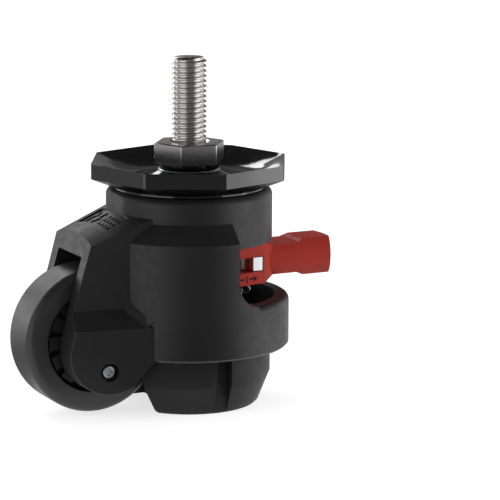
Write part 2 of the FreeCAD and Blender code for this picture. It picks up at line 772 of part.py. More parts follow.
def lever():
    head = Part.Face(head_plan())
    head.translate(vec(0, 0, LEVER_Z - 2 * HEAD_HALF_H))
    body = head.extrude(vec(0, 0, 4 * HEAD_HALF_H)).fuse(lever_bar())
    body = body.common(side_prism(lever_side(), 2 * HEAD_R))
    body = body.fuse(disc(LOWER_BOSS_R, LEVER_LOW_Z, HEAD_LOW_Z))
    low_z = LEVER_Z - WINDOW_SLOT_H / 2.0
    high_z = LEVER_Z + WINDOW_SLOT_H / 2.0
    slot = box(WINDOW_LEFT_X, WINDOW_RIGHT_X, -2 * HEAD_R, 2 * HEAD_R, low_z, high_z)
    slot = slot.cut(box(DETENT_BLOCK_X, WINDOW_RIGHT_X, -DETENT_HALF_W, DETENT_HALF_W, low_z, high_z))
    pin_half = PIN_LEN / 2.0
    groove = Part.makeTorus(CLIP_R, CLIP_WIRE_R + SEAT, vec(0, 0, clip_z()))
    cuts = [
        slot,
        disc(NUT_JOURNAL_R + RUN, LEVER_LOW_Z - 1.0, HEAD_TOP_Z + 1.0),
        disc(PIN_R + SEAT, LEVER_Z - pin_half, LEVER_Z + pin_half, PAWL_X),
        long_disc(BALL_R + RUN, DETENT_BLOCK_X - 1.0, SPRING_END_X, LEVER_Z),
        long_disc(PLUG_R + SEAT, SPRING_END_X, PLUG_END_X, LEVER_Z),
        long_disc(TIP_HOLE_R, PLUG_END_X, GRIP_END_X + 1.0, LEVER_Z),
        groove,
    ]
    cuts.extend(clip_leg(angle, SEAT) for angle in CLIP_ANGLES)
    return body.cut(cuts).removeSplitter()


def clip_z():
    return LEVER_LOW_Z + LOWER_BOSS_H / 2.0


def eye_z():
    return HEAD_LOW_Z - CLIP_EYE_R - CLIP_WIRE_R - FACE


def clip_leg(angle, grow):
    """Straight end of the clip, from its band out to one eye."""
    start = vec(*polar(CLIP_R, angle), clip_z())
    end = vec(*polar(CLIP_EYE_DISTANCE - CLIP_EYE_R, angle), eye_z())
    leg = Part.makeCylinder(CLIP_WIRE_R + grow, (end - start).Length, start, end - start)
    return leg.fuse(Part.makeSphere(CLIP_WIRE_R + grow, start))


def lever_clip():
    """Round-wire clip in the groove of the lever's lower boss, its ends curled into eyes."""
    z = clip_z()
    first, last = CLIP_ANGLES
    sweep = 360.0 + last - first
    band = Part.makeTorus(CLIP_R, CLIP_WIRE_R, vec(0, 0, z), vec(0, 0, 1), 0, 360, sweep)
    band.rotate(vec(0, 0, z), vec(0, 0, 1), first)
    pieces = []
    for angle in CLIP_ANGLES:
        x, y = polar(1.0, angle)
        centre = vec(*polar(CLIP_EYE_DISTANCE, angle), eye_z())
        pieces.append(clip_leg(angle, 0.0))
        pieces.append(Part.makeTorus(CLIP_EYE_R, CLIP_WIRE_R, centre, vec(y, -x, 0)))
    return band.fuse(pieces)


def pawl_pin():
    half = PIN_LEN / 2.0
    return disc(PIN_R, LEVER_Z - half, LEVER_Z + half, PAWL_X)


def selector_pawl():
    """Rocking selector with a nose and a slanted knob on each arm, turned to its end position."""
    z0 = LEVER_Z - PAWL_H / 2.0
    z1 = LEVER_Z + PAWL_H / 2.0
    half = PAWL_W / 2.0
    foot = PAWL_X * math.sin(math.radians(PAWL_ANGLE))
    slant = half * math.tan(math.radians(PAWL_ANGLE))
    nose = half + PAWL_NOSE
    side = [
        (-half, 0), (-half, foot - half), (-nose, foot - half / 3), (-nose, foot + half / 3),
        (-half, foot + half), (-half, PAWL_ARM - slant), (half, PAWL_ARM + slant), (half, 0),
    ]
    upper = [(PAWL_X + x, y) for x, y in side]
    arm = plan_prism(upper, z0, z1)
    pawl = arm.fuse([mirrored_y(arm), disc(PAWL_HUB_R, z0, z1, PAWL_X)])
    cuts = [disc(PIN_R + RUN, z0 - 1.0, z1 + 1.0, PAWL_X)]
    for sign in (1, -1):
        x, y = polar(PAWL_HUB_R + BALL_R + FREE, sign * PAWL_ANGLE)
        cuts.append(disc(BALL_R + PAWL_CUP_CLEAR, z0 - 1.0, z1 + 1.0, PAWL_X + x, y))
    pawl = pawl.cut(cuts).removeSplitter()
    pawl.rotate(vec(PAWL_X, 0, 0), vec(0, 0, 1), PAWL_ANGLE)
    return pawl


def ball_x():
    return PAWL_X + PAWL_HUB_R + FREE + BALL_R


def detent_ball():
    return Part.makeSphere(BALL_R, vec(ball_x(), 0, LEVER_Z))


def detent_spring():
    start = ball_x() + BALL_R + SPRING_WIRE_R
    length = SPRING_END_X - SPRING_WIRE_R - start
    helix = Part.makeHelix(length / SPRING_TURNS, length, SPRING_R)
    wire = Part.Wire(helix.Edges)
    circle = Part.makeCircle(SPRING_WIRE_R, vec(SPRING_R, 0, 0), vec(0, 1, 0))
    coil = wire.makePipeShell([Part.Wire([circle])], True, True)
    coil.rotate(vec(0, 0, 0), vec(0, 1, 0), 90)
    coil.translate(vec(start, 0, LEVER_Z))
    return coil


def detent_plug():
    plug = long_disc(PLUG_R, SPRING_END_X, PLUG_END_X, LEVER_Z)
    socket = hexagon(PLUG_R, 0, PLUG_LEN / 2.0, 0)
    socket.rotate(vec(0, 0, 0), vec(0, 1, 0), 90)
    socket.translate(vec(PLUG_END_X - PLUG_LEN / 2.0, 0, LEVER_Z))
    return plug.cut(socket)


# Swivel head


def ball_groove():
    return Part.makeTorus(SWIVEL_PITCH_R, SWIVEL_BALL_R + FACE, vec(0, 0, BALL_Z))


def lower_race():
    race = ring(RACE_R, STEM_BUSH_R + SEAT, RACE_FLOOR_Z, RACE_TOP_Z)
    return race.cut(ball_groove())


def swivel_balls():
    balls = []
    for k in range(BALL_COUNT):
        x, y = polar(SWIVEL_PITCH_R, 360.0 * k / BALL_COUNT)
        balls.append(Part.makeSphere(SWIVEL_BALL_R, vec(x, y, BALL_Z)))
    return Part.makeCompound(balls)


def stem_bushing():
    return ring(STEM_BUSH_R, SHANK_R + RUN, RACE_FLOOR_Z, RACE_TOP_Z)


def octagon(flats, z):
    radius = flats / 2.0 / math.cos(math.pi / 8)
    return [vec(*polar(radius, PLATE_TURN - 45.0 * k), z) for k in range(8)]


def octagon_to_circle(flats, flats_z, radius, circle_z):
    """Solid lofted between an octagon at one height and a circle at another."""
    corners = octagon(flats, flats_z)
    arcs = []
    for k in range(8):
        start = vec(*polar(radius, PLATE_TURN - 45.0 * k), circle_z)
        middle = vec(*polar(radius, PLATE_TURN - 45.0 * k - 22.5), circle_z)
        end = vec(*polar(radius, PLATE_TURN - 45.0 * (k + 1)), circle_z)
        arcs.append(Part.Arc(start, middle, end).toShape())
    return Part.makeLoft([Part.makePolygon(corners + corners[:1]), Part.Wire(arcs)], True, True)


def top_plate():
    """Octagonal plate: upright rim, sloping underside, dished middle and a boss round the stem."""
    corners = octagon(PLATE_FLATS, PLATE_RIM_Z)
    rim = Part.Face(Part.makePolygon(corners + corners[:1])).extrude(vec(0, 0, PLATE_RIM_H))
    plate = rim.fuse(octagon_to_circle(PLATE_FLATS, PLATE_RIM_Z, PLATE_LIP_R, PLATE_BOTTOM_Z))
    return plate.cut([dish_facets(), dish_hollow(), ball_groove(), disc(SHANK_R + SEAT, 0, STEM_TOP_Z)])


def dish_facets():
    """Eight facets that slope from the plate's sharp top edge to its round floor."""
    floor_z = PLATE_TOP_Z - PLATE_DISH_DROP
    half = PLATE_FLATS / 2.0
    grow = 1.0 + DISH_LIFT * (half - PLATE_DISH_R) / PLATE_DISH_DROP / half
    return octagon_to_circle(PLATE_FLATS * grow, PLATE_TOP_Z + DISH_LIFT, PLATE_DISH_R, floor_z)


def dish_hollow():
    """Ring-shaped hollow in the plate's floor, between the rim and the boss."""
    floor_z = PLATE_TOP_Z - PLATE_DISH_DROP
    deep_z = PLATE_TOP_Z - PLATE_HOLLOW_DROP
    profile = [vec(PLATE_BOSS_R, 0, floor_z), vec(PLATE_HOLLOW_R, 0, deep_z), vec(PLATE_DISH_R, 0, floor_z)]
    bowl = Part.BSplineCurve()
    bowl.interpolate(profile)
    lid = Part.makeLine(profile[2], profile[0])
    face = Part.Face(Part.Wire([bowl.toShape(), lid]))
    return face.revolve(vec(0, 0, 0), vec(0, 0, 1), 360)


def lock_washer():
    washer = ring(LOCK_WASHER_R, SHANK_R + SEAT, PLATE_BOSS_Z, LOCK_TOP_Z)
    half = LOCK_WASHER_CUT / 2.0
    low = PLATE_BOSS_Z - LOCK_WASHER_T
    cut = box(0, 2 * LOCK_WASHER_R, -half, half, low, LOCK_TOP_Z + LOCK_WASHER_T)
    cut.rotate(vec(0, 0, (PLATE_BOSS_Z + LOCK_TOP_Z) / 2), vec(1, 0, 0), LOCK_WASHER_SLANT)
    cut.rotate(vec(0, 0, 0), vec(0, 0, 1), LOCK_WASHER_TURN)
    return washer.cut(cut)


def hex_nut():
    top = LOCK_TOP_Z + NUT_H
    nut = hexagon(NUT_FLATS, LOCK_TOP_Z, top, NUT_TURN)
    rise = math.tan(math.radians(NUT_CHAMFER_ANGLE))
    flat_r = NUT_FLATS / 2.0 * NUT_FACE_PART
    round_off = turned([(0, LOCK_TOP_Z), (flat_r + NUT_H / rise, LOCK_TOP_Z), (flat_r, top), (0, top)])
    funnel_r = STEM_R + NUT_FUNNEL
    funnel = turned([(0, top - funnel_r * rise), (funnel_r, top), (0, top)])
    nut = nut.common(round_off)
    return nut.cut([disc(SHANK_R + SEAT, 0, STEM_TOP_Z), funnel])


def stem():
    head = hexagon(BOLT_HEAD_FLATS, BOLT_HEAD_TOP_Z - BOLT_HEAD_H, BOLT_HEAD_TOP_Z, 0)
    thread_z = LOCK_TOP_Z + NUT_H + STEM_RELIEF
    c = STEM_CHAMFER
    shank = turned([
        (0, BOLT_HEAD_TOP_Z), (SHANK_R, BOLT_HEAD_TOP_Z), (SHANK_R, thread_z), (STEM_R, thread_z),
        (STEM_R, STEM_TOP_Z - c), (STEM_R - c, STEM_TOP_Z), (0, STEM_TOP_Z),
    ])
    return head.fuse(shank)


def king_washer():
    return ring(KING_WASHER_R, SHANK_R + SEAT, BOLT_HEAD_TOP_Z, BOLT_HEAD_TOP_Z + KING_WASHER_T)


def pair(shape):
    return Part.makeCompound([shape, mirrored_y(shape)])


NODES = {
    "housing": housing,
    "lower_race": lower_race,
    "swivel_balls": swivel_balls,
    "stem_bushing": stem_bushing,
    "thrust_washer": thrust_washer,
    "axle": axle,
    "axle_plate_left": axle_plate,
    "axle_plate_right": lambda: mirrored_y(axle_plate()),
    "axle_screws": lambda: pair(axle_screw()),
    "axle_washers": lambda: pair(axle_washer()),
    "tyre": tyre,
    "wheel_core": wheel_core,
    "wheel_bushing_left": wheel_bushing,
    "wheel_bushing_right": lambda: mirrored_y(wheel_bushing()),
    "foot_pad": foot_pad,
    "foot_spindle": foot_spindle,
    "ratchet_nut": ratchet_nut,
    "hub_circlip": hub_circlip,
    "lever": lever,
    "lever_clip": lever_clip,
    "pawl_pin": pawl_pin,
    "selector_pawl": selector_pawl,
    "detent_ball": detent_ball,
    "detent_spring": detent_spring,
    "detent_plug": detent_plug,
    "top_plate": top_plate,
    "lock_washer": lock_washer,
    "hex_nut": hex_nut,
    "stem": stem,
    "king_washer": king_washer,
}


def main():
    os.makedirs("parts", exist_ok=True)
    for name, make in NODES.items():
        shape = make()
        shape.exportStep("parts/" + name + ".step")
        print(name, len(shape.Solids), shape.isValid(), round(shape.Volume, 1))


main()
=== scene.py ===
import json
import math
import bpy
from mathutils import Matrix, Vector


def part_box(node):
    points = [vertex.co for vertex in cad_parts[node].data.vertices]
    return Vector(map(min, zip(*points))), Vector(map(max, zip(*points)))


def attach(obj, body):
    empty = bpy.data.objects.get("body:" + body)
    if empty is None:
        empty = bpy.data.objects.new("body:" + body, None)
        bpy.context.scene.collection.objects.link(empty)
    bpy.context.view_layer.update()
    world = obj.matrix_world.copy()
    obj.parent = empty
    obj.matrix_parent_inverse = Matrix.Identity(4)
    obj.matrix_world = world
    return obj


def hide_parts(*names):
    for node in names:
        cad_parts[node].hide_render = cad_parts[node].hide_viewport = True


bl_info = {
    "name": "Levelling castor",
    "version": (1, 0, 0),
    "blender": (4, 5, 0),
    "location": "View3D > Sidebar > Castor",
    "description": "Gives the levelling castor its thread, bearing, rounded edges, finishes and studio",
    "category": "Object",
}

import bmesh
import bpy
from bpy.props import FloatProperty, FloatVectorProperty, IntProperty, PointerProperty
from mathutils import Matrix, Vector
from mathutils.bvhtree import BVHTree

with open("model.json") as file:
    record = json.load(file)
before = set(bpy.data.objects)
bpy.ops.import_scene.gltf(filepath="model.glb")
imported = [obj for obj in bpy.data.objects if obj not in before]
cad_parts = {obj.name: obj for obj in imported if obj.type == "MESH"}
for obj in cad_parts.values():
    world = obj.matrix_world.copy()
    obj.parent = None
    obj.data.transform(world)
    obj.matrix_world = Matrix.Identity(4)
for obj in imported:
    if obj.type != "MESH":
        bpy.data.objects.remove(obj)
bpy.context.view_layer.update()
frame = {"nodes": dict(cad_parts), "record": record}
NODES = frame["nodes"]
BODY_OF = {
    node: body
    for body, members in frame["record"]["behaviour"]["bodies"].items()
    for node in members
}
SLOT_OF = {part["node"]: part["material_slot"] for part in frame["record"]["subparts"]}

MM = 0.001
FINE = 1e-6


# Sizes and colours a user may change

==

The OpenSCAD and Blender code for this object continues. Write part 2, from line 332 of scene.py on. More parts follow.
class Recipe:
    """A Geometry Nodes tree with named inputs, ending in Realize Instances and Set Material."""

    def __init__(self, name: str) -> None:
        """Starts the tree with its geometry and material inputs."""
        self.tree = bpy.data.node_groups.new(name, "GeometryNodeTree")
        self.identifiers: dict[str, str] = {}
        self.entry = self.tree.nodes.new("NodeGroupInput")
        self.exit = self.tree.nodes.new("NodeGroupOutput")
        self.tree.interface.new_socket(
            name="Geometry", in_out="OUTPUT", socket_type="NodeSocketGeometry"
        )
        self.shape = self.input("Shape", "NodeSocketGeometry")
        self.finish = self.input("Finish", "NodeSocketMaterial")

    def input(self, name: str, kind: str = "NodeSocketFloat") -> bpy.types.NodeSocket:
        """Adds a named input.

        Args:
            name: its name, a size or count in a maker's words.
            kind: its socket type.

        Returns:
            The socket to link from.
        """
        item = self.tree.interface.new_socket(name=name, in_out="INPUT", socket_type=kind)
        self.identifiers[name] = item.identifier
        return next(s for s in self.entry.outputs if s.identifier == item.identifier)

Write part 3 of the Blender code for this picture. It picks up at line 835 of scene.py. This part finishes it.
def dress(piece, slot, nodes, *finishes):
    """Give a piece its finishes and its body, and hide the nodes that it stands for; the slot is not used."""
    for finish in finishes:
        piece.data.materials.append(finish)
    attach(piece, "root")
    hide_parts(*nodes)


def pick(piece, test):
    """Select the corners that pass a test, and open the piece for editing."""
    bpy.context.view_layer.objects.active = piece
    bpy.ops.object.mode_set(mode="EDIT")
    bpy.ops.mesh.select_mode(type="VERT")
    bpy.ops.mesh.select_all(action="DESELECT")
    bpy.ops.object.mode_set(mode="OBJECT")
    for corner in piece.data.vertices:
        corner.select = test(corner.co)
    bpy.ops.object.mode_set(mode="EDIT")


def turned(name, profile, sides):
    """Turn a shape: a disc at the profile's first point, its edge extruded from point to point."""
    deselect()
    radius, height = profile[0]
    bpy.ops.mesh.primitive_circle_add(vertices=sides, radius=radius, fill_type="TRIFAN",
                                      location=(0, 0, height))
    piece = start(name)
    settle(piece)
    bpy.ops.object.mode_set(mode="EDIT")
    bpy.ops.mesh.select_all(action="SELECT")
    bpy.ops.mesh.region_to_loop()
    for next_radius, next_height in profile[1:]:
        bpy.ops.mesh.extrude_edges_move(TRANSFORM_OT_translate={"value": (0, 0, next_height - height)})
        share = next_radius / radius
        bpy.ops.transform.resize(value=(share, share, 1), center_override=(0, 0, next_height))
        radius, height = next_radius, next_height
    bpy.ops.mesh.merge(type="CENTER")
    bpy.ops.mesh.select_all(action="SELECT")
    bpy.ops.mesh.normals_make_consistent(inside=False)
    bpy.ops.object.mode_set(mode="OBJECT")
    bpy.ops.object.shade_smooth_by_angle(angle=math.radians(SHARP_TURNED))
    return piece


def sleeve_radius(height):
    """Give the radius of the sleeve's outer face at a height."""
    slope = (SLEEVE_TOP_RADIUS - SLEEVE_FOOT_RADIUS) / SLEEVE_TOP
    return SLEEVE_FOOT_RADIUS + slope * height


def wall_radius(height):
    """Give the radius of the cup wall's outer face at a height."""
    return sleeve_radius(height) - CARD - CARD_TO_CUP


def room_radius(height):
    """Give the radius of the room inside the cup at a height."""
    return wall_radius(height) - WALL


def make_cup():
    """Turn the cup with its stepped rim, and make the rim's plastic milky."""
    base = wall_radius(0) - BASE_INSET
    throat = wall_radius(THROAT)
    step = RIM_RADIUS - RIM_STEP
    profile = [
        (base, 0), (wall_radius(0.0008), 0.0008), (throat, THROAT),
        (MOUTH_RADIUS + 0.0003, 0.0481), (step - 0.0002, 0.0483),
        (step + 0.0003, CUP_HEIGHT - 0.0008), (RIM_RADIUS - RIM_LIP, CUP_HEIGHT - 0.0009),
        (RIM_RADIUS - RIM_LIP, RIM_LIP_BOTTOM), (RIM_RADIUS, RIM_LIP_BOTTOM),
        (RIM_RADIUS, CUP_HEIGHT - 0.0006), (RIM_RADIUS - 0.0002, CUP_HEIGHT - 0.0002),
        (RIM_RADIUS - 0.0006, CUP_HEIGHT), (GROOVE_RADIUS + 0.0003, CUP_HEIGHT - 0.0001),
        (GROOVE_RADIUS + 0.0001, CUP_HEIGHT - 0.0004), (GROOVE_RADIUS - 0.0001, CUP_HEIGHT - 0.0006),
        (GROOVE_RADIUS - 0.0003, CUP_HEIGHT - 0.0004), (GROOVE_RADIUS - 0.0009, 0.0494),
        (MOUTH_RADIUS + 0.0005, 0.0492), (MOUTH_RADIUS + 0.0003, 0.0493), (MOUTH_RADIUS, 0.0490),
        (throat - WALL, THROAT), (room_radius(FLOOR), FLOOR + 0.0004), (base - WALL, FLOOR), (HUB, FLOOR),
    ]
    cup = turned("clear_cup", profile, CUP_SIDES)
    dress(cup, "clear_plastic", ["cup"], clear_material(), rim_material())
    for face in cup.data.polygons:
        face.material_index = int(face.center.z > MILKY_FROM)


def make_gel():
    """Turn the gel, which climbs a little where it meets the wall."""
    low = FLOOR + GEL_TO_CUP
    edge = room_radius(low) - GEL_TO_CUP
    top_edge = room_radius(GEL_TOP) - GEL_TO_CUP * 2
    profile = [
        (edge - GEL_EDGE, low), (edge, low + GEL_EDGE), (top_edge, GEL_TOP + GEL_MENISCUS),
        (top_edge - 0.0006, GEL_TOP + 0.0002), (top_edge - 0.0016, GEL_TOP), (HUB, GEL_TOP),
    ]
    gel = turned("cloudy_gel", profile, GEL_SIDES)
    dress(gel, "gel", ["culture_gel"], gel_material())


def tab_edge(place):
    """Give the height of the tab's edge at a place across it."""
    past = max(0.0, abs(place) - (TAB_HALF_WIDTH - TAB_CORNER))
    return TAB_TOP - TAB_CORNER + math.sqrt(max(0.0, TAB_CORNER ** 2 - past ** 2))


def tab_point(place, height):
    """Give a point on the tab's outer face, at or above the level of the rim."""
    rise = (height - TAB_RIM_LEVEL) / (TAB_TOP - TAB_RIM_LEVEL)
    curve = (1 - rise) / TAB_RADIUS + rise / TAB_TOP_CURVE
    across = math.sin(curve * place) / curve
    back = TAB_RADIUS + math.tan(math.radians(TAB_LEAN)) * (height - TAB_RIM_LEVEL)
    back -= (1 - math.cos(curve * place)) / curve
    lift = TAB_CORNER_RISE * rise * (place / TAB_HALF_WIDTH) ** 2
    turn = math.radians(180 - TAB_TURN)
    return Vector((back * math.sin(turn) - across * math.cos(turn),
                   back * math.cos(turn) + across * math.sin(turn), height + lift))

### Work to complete
Copy each line above containing the string "picks".

### Full solution
Write part 2 of the FreeCAD and Blender code for this picture. It picks up at line 772 of part.py. More parts follow.
Write part 3 of the Blender code for this picture. It picks up at line 835 of scene.py. This part finishes it.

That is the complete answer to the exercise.